In quegli anni esplose anche la scena dei cantautori... «Quella degli anni 60 e 70 è stata una generazione speciale. I vari Dalla, Guccini e De André non erano solo cantautori, erano guru, facevano opinione. E i loro dischi erano viaggi, storie incredibili, in cui ci si rispecchiava tutti. Oggi ci sono ancora cantautori validi, ma hanno perso questo ruolo. Forse perché conta solo la bellezza di una canzone, di un attimo, magari accatastato sopra un altro in una playlist».

Poi un giorno, a sorpresa, l’abbiamo trovata sul palco di Sanremo, e ha perfino vinto! Com’è successo? «Quella del 2011 è stata una esperienza che ho voluto fortemente, mi piaceva l’idea di valorizzare la canzone popolare in quel contesto, a volte un po’ dozzinale, ma sempre importante per la cultura italiana: andarci e vincere, con un brano abbastanza nobile, è stata una bella impresa e una gioia immensa».

Oltre tutto, è diventato l’unico cantautore ad aver vinto insieme Tenco, Sanremo e Festivalbar. Sfatato il cliché del radical-chic di nicchia? «Ma sì, in fondo non lo sono mai stato. E ormai posso andare in una piazza a fare 5-6mila persone o in un teatro a farne mille. E anche da scrittore ho vinto tre premi molto diversi tra loro, come il Pavese, il Montale e l’Elsa Morante».

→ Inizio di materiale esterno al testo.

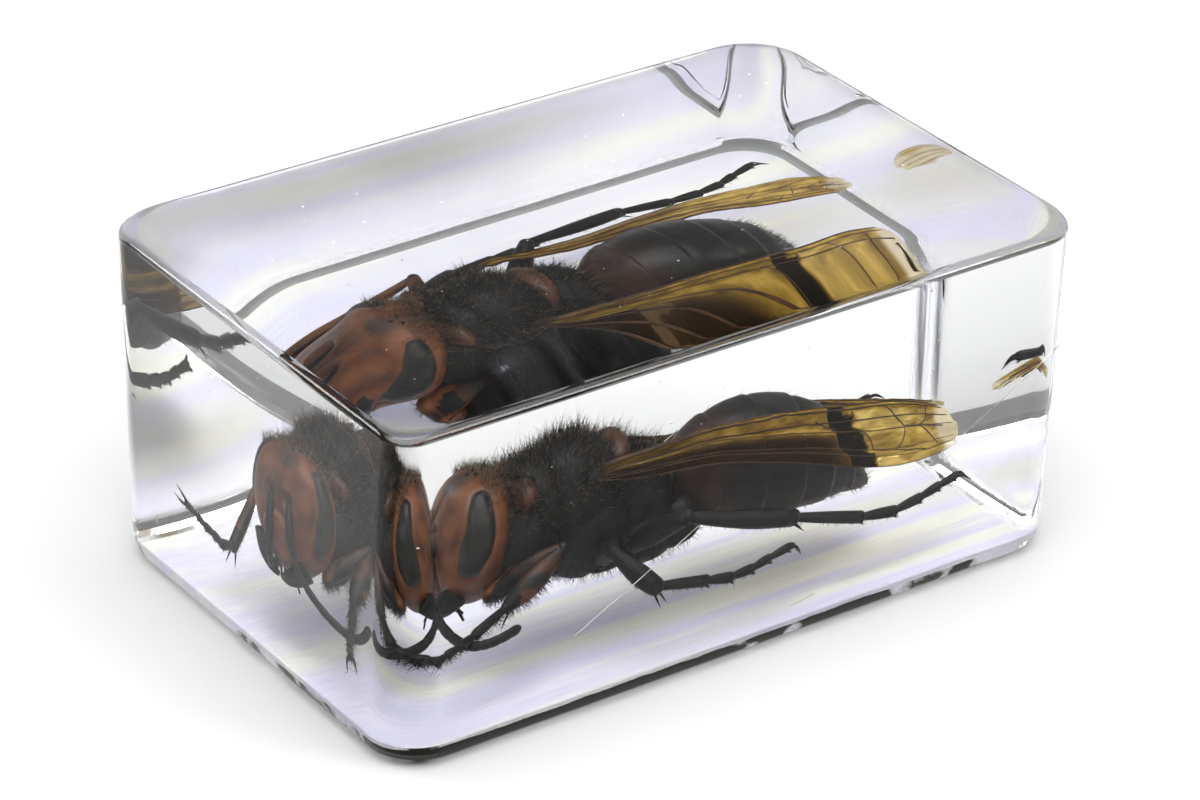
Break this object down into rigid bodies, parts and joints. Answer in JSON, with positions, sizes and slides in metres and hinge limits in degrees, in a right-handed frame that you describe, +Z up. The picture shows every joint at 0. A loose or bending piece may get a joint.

Tornando ai figli, è soddisfatto del suo lavoro di padre? «Solo in parte: non sono riuscito a spiegare loro i mezzi che servono per battersi in questa giungla che è la vita. Un po’ bambinescamente, ho insegnato loro i sogni, il senso della bellezza, ma non so quanto queste cose alla fine siano utili. Loro, comunque, si difendono bene, anche perché sono tutti molto intelligenti. Hanno preso dalla madre!».